**OBJECTIVE:** In the records below, find the line that contains "thermostat();" and the line that contains "from mathutils import Matrix, Vector". Set down exactly those lines and every line between them, and nothing more.

**DATASET RECORDS:**
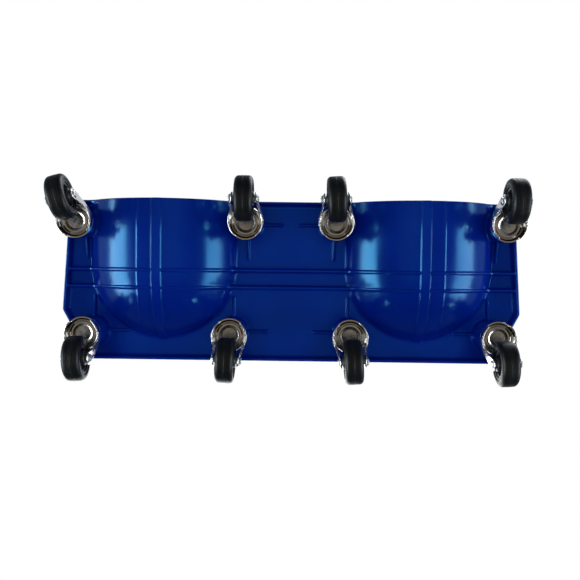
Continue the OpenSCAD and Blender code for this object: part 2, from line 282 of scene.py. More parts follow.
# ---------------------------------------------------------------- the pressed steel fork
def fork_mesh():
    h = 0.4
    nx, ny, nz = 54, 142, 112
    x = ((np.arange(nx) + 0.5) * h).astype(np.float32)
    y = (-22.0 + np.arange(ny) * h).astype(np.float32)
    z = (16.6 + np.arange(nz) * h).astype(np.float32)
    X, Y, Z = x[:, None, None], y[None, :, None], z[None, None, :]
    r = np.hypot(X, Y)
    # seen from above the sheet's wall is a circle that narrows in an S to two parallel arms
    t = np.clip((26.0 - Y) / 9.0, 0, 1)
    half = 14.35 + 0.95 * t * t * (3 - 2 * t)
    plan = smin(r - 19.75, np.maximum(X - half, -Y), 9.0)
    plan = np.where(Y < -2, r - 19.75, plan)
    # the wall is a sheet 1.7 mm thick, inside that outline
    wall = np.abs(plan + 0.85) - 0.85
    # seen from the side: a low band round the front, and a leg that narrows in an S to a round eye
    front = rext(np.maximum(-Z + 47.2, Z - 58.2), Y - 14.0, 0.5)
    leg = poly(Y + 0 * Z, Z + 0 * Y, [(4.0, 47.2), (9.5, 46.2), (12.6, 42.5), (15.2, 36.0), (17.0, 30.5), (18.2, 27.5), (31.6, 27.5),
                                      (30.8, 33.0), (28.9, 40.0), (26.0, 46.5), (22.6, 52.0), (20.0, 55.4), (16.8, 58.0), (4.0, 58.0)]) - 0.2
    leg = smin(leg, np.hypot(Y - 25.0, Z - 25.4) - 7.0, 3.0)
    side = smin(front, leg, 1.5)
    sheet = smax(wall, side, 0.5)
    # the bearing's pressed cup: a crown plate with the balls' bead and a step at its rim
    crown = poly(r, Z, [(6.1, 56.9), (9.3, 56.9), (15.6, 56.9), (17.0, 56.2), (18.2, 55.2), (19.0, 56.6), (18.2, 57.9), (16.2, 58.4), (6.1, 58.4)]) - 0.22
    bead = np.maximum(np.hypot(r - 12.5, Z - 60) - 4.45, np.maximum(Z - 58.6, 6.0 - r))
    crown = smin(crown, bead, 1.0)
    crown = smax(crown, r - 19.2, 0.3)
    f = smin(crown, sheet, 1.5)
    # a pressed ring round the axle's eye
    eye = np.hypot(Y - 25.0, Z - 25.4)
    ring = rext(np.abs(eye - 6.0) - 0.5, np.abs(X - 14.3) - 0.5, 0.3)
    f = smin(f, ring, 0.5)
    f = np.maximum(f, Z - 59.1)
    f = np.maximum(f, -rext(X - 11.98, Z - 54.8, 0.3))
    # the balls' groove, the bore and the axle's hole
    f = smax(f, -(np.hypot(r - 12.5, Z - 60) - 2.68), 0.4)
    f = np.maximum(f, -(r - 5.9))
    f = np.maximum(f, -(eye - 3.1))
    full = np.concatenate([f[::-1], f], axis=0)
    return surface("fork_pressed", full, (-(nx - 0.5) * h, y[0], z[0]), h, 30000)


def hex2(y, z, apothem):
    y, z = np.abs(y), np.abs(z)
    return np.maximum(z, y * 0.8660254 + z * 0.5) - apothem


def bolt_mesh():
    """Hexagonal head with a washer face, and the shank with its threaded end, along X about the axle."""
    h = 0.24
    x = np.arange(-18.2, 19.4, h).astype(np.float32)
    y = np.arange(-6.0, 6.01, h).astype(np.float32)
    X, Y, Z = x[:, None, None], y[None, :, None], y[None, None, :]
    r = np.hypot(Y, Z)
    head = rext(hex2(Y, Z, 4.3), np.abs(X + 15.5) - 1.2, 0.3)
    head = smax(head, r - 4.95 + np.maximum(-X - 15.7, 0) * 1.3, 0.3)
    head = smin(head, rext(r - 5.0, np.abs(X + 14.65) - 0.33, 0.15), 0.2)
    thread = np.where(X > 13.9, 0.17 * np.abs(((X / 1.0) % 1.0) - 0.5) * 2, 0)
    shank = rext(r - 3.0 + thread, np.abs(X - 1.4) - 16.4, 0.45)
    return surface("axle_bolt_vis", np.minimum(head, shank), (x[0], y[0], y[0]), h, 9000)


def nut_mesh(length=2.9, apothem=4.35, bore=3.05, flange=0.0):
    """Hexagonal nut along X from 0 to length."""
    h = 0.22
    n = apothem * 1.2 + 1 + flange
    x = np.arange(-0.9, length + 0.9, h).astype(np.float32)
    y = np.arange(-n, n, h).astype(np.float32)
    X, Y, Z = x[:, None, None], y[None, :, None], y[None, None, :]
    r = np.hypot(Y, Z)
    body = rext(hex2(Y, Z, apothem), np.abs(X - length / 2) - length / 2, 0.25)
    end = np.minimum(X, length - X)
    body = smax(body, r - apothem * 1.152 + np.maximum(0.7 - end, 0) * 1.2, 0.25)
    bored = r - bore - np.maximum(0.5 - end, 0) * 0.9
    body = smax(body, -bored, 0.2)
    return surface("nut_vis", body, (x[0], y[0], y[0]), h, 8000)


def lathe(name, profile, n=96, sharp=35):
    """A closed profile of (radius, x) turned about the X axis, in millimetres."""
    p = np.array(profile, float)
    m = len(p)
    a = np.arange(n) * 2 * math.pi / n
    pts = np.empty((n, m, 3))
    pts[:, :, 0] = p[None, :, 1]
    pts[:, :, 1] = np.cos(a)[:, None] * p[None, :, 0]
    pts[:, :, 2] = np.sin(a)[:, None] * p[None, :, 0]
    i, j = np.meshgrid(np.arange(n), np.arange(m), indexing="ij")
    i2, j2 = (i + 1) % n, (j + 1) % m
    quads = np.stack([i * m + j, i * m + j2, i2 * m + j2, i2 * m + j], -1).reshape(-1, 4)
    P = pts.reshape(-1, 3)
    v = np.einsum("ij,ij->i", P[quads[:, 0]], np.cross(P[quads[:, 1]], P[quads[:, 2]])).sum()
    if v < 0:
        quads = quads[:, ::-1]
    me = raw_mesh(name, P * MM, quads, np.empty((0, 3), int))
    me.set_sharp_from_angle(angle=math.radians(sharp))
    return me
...
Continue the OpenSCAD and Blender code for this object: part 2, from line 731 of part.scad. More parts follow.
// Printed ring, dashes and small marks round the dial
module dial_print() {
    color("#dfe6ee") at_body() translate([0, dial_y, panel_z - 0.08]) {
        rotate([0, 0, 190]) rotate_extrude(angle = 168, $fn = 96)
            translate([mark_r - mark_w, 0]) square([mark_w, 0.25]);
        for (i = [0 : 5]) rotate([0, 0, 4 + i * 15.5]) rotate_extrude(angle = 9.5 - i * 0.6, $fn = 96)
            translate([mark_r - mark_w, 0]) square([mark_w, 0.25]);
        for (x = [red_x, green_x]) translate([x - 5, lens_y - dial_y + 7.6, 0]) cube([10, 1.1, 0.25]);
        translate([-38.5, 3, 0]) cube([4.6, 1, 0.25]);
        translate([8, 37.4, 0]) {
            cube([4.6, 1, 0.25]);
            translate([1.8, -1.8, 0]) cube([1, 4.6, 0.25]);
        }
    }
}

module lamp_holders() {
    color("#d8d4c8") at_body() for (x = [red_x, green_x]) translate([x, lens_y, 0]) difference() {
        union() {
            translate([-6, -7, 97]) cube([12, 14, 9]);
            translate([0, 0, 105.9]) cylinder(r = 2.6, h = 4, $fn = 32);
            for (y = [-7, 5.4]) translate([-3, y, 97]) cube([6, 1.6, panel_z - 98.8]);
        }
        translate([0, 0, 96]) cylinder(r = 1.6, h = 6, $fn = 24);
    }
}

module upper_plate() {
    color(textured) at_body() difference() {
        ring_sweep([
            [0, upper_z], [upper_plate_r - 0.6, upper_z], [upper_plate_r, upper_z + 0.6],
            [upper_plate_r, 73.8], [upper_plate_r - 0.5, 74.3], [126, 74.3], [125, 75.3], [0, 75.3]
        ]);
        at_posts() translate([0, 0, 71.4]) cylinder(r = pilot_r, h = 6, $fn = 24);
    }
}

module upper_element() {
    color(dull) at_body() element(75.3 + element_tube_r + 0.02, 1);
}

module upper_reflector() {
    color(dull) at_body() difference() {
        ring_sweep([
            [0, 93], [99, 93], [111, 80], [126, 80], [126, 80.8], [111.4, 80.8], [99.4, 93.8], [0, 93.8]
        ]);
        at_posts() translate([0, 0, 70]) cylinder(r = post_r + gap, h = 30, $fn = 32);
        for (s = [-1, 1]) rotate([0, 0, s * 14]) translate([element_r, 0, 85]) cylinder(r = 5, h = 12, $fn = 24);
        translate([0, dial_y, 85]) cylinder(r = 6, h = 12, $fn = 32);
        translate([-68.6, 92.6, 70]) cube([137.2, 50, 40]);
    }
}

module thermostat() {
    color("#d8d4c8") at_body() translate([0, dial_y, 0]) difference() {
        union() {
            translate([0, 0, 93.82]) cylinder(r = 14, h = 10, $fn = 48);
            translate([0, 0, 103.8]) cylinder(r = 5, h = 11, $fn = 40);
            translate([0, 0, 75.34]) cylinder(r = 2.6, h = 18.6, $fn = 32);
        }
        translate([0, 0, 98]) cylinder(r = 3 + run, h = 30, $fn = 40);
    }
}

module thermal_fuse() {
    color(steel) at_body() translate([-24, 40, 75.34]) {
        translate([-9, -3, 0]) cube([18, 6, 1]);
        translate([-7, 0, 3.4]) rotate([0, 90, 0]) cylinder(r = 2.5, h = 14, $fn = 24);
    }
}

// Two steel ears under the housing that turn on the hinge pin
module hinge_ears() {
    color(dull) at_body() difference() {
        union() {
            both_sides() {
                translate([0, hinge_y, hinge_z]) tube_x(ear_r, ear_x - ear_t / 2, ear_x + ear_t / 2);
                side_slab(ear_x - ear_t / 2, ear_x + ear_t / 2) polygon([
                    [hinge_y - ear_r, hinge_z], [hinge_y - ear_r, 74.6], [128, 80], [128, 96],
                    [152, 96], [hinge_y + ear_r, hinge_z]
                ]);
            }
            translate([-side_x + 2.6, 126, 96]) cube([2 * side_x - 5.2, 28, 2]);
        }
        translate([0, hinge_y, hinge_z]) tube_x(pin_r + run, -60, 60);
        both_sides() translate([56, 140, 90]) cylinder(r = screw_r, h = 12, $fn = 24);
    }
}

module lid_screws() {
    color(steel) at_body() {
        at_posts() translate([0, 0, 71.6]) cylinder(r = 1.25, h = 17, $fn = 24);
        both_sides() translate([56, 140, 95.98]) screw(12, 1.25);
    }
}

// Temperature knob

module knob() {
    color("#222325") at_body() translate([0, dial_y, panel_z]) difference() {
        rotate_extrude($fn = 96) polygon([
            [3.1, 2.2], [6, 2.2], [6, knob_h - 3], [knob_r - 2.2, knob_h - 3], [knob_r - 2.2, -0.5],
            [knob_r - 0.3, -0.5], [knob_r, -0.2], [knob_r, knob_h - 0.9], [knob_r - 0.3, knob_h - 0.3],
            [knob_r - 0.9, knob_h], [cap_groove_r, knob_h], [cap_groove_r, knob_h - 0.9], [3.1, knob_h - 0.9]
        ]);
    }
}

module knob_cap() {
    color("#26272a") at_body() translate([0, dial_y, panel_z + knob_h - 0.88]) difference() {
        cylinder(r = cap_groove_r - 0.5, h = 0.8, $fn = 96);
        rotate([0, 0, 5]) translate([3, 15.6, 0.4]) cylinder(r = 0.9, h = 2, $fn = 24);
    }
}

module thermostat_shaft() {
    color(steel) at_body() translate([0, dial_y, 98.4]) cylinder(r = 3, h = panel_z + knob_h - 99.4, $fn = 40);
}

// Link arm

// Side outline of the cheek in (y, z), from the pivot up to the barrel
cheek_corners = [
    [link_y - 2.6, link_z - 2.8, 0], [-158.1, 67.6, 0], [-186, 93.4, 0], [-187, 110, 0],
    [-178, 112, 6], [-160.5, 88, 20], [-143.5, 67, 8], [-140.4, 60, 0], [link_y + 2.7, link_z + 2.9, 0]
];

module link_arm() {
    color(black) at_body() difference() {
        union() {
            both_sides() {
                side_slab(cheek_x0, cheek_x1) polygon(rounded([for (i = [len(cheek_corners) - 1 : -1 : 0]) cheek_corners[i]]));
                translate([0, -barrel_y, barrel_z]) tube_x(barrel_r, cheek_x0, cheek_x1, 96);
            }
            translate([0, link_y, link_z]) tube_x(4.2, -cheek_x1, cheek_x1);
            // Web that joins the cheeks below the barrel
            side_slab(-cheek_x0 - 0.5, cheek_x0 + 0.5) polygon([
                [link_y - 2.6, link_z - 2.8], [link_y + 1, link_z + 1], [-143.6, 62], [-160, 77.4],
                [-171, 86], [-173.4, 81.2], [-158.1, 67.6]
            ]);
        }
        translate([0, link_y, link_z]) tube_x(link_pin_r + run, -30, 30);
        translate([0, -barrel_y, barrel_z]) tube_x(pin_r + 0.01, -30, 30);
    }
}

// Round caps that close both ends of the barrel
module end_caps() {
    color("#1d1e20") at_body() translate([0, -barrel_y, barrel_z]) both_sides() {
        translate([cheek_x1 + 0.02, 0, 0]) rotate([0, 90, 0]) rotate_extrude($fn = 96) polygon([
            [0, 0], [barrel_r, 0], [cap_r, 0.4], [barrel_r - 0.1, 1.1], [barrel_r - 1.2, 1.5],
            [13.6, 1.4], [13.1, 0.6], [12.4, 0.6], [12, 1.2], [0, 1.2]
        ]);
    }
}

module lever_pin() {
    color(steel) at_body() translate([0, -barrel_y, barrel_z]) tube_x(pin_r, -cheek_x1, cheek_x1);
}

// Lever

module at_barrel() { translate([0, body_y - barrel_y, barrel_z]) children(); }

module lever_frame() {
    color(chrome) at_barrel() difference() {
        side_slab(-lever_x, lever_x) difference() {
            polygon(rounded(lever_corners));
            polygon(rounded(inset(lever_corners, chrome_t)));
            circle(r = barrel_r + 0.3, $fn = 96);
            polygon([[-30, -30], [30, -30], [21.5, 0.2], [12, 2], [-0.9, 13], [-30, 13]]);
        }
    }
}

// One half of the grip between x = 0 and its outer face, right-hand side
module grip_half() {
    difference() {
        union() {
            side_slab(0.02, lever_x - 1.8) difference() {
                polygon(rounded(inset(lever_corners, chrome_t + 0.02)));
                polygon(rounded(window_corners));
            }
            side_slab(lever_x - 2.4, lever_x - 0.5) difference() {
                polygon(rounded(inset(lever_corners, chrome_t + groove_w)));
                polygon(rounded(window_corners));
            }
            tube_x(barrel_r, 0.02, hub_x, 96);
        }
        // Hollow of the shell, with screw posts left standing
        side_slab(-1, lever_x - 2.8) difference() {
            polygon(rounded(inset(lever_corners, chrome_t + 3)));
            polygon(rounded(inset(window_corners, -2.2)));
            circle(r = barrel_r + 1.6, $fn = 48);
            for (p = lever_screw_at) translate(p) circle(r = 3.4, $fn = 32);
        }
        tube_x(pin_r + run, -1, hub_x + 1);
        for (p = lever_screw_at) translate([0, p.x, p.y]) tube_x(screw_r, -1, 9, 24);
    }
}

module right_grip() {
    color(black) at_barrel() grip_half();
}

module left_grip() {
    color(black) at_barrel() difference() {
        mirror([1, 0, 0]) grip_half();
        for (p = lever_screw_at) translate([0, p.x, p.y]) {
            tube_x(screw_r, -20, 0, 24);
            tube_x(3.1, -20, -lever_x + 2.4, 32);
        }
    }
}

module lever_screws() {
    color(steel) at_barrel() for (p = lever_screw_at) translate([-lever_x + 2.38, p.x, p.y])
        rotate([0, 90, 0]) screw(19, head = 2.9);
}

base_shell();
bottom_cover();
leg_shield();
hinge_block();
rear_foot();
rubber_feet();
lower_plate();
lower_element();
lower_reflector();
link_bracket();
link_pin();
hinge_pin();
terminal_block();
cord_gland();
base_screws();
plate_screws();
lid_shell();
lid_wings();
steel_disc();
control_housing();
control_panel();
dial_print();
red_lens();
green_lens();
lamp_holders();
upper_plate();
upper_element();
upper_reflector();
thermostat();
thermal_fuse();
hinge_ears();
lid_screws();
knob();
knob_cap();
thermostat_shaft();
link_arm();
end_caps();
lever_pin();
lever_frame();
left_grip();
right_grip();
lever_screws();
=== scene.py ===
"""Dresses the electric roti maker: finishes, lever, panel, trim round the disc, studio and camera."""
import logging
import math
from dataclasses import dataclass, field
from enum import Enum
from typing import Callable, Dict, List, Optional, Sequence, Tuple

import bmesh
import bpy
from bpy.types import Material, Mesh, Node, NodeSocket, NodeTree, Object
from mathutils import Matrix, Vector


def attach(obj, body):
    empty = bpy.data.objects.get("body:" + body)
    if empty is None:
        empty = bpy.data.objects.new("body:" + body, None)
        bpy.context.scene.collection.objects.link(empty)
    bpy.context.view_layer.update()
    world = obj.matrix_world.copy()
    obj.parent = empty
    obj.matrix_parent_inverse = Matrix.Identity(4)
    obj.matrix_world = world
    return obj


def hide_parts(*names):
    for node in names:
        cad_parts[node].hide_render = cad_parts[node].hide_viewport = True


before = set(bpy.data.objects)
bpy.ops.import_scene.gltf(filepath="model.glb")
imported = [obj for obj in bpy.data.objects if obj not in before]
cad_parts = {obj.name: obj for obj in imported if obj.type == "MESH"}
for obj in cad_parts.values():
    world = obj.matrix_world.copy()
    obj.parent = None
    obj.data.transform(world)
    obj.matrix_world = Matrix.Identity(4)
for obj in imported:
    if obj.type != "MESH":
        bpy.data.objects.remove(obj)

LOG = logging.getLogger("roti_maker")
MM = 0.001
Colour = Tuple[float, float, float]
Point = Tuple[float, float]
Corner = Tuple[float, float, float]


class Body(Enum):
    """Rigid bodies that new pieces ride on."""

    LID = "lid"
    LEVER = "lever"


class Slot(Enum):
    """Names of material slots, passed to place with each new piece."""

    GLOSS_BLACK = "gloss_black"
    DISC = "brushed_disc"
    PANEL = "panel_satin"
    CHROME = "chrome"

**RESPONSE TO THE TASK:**
thermostat();
thermal_fuse();
hinge_ears();
lid_screws();
knob();
knob_cap();
thermostat_shaft();
link_arm();
end_caps();
lever_pin();
lever_frame();
left_grip();
right_grip();
lever_screws();
=== scene.py ===
"""Dresses the electric roti maker: finishes, lever, panel, trim round the disc, studio and camera."""
import logging
import math
from dataclasses import dataclass, field
from enum import Enum
from typing import Callable, Dict, List, Optional, Sequence, Tuple

import bmesh
import bpy
from bpy.types import Material, Mesh, Node, NodeSocket, NodeTree, Object
from mathutils import Matrix, Vector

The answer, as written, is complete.